OBJECTIVE
Repeat the listing in full, exactly as it stands.

RAW DATA
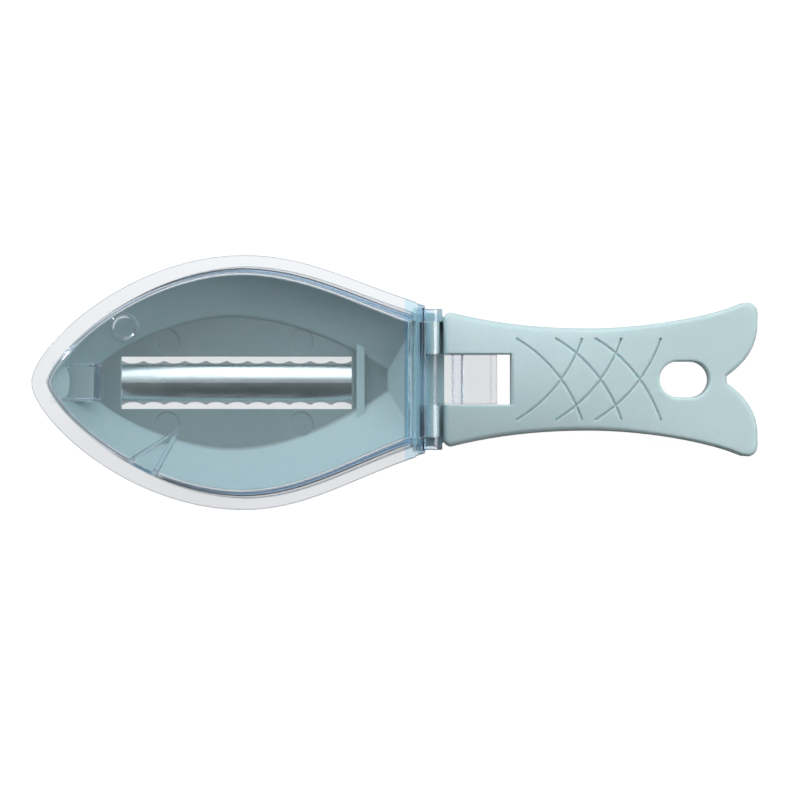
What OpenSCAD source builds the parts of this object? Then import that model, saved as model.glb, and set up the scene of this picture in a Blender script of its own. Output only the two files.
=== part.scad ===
/* [Overall] */
// Length from the nose to the hinge axis
bowl_l = 110; // [100:1:125]
// Length from the hinge axis to the tips of the tail
handle_l = 90; // [82:1:105]
// Width of the bowl at its widest
bowl_w = 70; // [64:1:78]
// Distance from the nose to the widest point
widest_at = 58.4; // [52:0.2:64]
// Narrowest width of the handle
waist_w = 28.2; // [25:0.2:32]
// Distance from the hinge axis to the narrowest point
waist_at = 43.4; // [38:0.2:48]
// How far the handle's centre line sits above the bowl's in plan
handle_shift = 0.85; // [0:0.05:2]

/* [Bowl] */
// Height of the rim above the flat underside
bowl_h = 14.5; // [13.5:0.1:18]
// Wall thickness of the bowl
bowl_wall = 1.9; // [1.5:0.1:2.6]
// Thickness of the bowl's floor
floor_t = 2.3; // [2:0.1:3]
// Width of the flat floor
floor_w = 36.4; // [32:0.2:42]
// Distance from the nose to the front tip of the floor
floor_front = 14.5; // [11:0.1:18]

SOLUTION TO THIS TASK
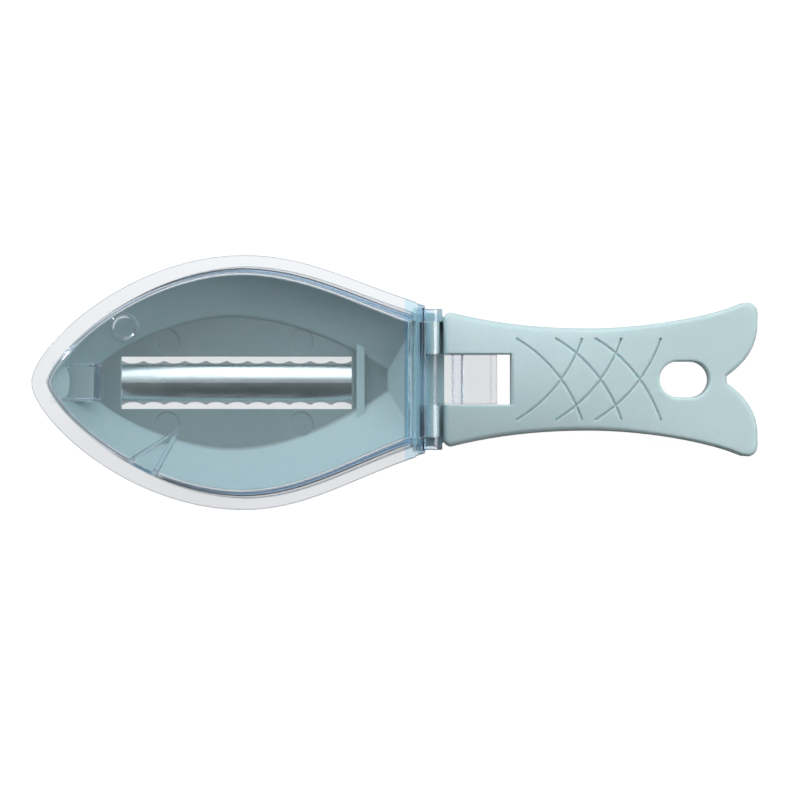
What OpenSCAD source builds the parts of this object? Then import that model, saved as model.glb, and set up the scene of this picture in a Blender script of its own. Output only the two files.
=== part.scad ===
/* [Overall] */
// Length from the nose to the hinge axis
bowl_l = 110; // [100:1:125]
// Length from the hinge axis to the tips of the tail
handle_l = 90; // [82:1:105]
// Width of the bowl at its widest
bowl_w = 70; // [64:1:78]
// Distance from the nose to the widest point
widest_at = 58.4; // [52:0.2:64]
// Narrowest width of the handle
waist_w = 28.2; // [25:0.2:32]
// Distance from the hinge axis to the narrowest point
waist_at = 43.4; // [38:0.2:48]
// How far the handle's centre line sits above the bowl's in plan
handle_shift = 0.85; // [0:0.05:2]

/* [Bowl] */
// Height of the rim above the flat underside
bowl_h = 14.5; // [13.5:0.1:18]
// Wall thickness of the bowl
bowl_wall = 1.9; // [1.5:0.1:2.6]
// Thickness of the bowl's floor
floor_t = 2.3; // [2:0.1:3]
// Width of the flat floor
floor_w = 36.4; // [32:0.2:42]
// Distance from the nose to the front tip of the floor
floor_front = 14.5; // [11:0.1:18]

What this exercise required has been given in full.